What you need to do:
Would you copy out the whole listing exactly as given?

Available data:
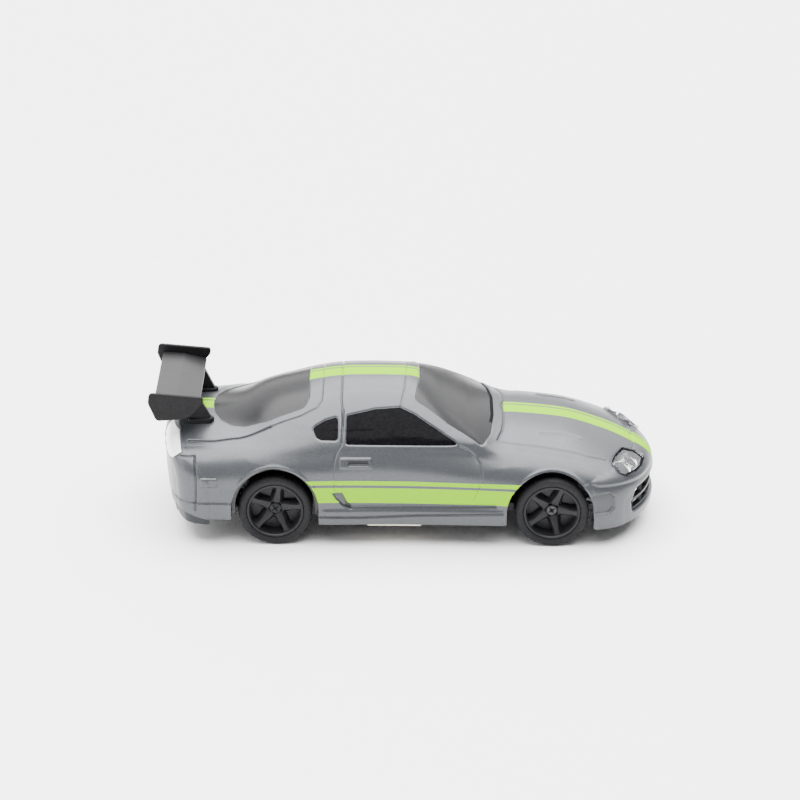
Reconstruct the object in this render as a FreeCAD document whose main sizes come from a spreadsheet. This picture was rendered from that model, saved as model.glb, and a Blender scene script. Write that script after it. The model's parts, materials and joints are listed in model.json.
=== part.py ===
"""Palm-size RC drift car: painted coupe shell, glazing, rear wing, geared rear axle and rack steering.

Frame: +X towards the nose, +Y to the car's left, +Z up, Z = 0 on the ground, millimetres.
"""
import FreeCAD, Part
import Sketcher
import math
import os
import re
from FreeCAD import Placement, Rotation, Vector

doc = FreeCAD.newDocument("drift_car")
sheet = doc.addObject("Spreadsheet::Sheet", "Sizes")

SIZES = [
    ("wheelbase", 36.5, "distance between the two axles"),
    ("rear_axle_x", -16.85, "place of the rear axle"),
    ("body_width", 26.2, "outer width of the shell at the waist"),
    ("roof_height", 20.1, "top of the roof above the ground"),
    ("shell_wall", 0.8, "wall of the body shell"),
    ("sill_height", 3.2, "lower edge of the sills above the ground"),
    ("bumper_height", 2.6, "lower edge of the front bumper above the ground"),
    ("tail_height", 3.9, "lower edge of the rear bumper above the ground"),
    ("pane_recess", 0.12, "panes lie this far under the paint"),
    ("pane_wall", 0.5, "thickness of a window pane"),
    ("trim_gap", 0.04, "gap round a pane, lamp or grille"),
    ("lamp_depth", 0.8, "depth of a lamp bowl behind its lens"),
    ("tyre_radius", 4.9, "outer radius of the tyres"),
    ("tyre_width", 4.2, "width of the tyres"),
    ("rim_radius", 3.75, "outer radius of the rims"),
    ("rim_wall", 0.4, "wall of the rim barrel"),
    ("hub_radius", 1.15, "radius of the wheel hub"),
    ("hub_recess", 1.3, "hub face behind the outer face of the wheel"),
    ("spoke_count", 5, "spokes in a wheel"),
    ("spoke_width", 0.9, "width of a spoke"),
    ("spoke_depth", 0.8, "thickness of a spoke along the axle"),
    ("wheel_inset", 0.5, "outer face of the wheels inside the body width"),
    ("arch_gap", 0.85, "gap between the tyre and the wheel arch"),
    ("arch_lift", 0.6, "centre of the wheel arches above the axles"),
    ("well_wall", 0.45, "wall of the wheel wells"),
    ("steer_room", 1.5, "extra room in the front wells for the turned wheels"),
    ("floor_height", 2.4, "underside of the chassis above the ground"),
    ("floor_wall", 0.8, "thickness of the chassis floor"),
    ("wall", 0.6, "walls that stand on the chassis"),
    ("running_gap", 0.05, "radial clearance of a turning fit"),
    ("side_gap", 0.3, "clearance beside turning pieces"),
    ("press_gap", 0.01, "radial clearance of pieces held fast"),
    ("axle_radius", 0.75, "rear axle"),
    ("bushing_radius", 1.3, "outer radius of the axle bushings"),
    ("gear_module", 0.25, "module of the drive gears"),
    ("axle_teeth", 20, "teeth on the rear axle gear"),
    ("idler_small_teeth", 12, "teeth of the idler step that drives the axle"),
    ("idler_large_teeth", 22, "teeth of the idler step that the motor drives"),
    ("pinion_teeth", 9, "teeth of the motor pinion"),
    ("gear_width", 1.0, "width of each gear step"),
    ("idler_rise", 20, "slope from the axle up to the idler, degrees"),
    ("motor_rise", 25, "slope from the idler up to the motor, degrees"),
    ("pin_radius", 0.5, "fixed gear pins and kingpins"),
    ("motor_radius", 3.0, "drive motor can"),
    ("motor_length", 9.0, "drive motor can"),
    ("shaft_radius", 0.4, "motor shafts"),
    ("kingpin_inset", 1.5, "kingpin inside the wheel's inner face"),
    ("steer_arm", 3.5, "kingpin to steering pin"),
    ("steer_limit", 24, "steering lock each way, degrees"),
    ("steer_pin_radius", 0.4, "pin on the steering arm"),
    ("rod_depth", 2.3, "steering rod, front to back"),
    ("rod_height", 5.3, "underside of the steering rod"),
    ("rod_wall", 0.8, "thickness of the steering rod"),
    ("rack_module", 0.3, "module of the steering gears"),
    ("rack_teeth", 8, "teeth on the rack"),
    ("servo_small_teeth", 16, "teeth of the servo gear step on the rack"),
    ("servo_large_teeth", 26, "teeth of the servo gear step on the pinion"),
    ("servo_pinion_teeth", 8, "teeth of the servo pinion"),
    ("servo_motor_radius", 2.2, "servo motor can"),
    ("servo_motor_length", 7.0, "servo motor can"),
    ("stub_radius", 0.6, "front stub axle"),
    ("battery_length", 9.5, "battery along the car"),
    ("battery_width", 12.0, "battery across the car"),
    ("battery_height", 4.3, "battery"),
    ("board_width", 16.4, "circuit board across the car"),
    ("board_wall", 0.8, "circuit board"),
    ("switch_travel", 1.5, "power switch slider"),
    ("socket_width", 5.4, "charging socket along the car"),
    ("wing_half", 8.2, "middle of the car to the wing end plates"),
    ("wing_wall", 0.7, "wing blade"),
    ("plate_wall", 0.55, "wing end plates"),
    ("stand_y", 5.0, "middle of the car to the wing stands"),
    ("stand_wall", 0.9, "wing stands"),
    ("screw_radius", 0.5, "screw shanks"),
    ("screw_head_radius", 0.95, "screw heads"),
    ("screw_head", 0.45, "height of the screw heads"),
]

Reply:
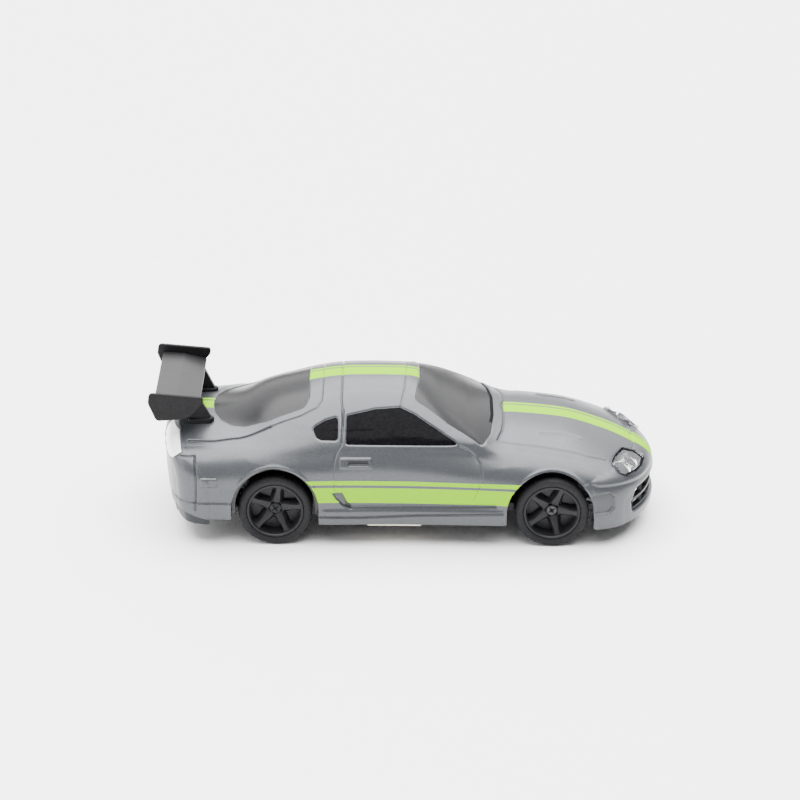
Reconstruct the object in this render as a FreeCAD document whose main sizes come from a spreadsheet. This picture was rendered from that model, saved as model.glb, and a Blender scene script. Write that script after it. The model's parts, materials and joints are listed in model.json.
=== part.py ===
"""Palm-size RC drift car: painted coupe shell, glazing, rear wing, geared rear axle and rack steering.

Frame: +X towards the nose, +Y to the car's left, +Z up, Z = 0 on the ground, millimetres.
"""
import FreeCAD, Part
import Sketcher
import math
import os
import re
from FreeCAD import Placement, Rotation, Vector

doc = FreeCAD.newDocument("drift_car")
sheet = doc.addObject("Spreadsheet::Sheet", "Sizes")

SIZES = [
    ("wheelbase", 36.5, "distance between the two axles"),
    ("rear_axle_x", -16.85, "place of the rear axle"),
    ("body_width", 26.2, "outer width of the shell at the waist"),
    ("roof_height", 20.1, "top of the roof above the ground"),
    ("shell_wall", 0.8, "wall of the body shell"),
    ("sill_height", 3.2, "lower edge of the sills above the ground"),
    ("bumper_height", 2.6, "lower edge of the front bumper above the ground"),
    ("tail_height", 3.9, "lower edge of the rear bumper above the ground"),
    ("pane_recess", 0.12, "panes lie this far under the paint"),
    ("pane_wall", 0.5, "thickness of a window pane"),
    ("trim_gap", 0.04, "gap round a pane, lamp or grille"),
    ("lamp_depth", 0.8, "depth of a lamp bowl behind its lens"),
    ("tyre_radius", 4.9, "outer radius of the tyres"),
    ("tyre_width", 4.2, "width of the tyres"),
    ("rim_radius", 3.75, "outer radius of the rims"),
    ("rim_wall", 0.4, "wall of the rim barrel"),
    ("hub_radius", 1.15, "radius of the wheel hub"),
    ("hub_recess", 1.3, "hub face behind the outer face of the wheel"),
    ("spoke_count", 5, "spokes in a wheel"),
    ("spoke_width", 0.9, "width of a spoke"),
    ("spoke_depth", 0.8, "thickness of a spoke along the axle"),
    ("wheel_inset", 0.5, "outer face of the wheels inside the body width"),
    ("arch_gap", 0.85, "gap between the tyre and the wheel arch"),
    ("arch_lift", 0.6, "centre of the wheel arches above the axles"),
    ("well_wall", 0.45, "wall of the wheel wells"),
    ("steer_room", 1.5, "extra room in the front wells for the turned wheels"),
    ("floor_height", 2.4, "underside of the chassis above the ground"),
    ("floor_wall", 0.8, "thickness of the chassis floor"),
    ("wall", 0.6, "walls that stand on the chassis"),
    ("running_gap", 0.05, "radial clearance of a turning fit"),
    ("side_gap", 0.3, "clearance beside turning pieces"),
    ("press_gap", 0.01, "radial clearance of pieces held fast"),
    ("axle_radius", 0.75, "rear axle"),
    ("bushing_radius", 1.3, "outer radius of the axle bushings"),
    ("gear_module", 0.25, "module of the drive gears"),
    ("axle_teeth", 20, "teeth on the rear axle gear"),
    ("idler_small_teeth", 12, "teeth of the idler step that drives the axle"),
    ("idler_large_teeth", 22, "teeth of the idler step that the motor drives"),
    ("pinion_teeth", 9, "teeth of the motor pinion"),
    ("gear_width", 1.0, "width of each gear step"),
    ("idler_rise", 20, "slope from the axle up to the idler, degrees"),
    ("motor_rise", 25, "slope from the idler up to the motor, degrees"),
    ("pin_radius", 0.5, "fixed gear pins and kingpins"),
    ("motor_radius", 3.0, "drive motor can"),
    ("motor_length", 9.0, "drive motor can"),
    ("shaft_radius", 0.4, "motor shafts"),
    ("kingpin_inset", 1.5, "kingpin inside the wheel's inner face"),
    ("steer_arm", 3.5, "kingpin to steering pin"),
    ("steer_limit", 24, "steering lock each way, degrees"),
    ("steer_pin_radius", 0.4, "pin on the steering arm"),
    ("rod_depth", 2.3, "steering rod, front to back"),
    ("rod_height", 5.3, "underside of the steering rod"),
    ("rod_wall", 0.8, "thickness of the steering rod"),
    ("rack_module", 0.3, "module of the steering gears"),
    ("rack_teeth", 8, "teeth on the rack"),
    ("servo_small_teeth", 16, "teeth of the servo gear step on the rack"),
    ("servo_large_teeth", 26, "teeth of the servo gear step on the pinion"),
    ("servo_pinion_teeth", 8, "teeth of the servo pinion"),
    ("servo_motor_radius", 2.2, "servo motor can"),
    ("servo_motor_length", 7.0, "servo motor can"),
    ("stub_radius", 0.6, "front stub axle"),
    ("battery_length", 9.5, "battery along the car"),
    ("battery_width", 12.0, "battery across the car"),
    ("battery_height", 4.3, "battery"),
    ("board_width", 16.4, "circuit board across the car"),
    ("board_wall", 0.8, "circuit board"),
    ("switch_travel", 1.5, "power switch slider"),
    ("socket_width", 5.4, "charging socket along the car"),
    ("wing_half", 8.2, "middle of the car to the wing end plates"),
    ("wing_wall", 0.7, "wing blade"),
    ("plate_wall", 0.55, "wing end plates"),
    ("stand_y", 5.0, "middle of the car to the wing stands"),
    ("stand_wall", 0.9, "wing stands"),
    ("screw_radius", 0.5, "screw shanks"),
    ("screw_head_radius", 0.95, "screw heads"),
    ("screw_head", 0.45, "height of the screw heads"),
]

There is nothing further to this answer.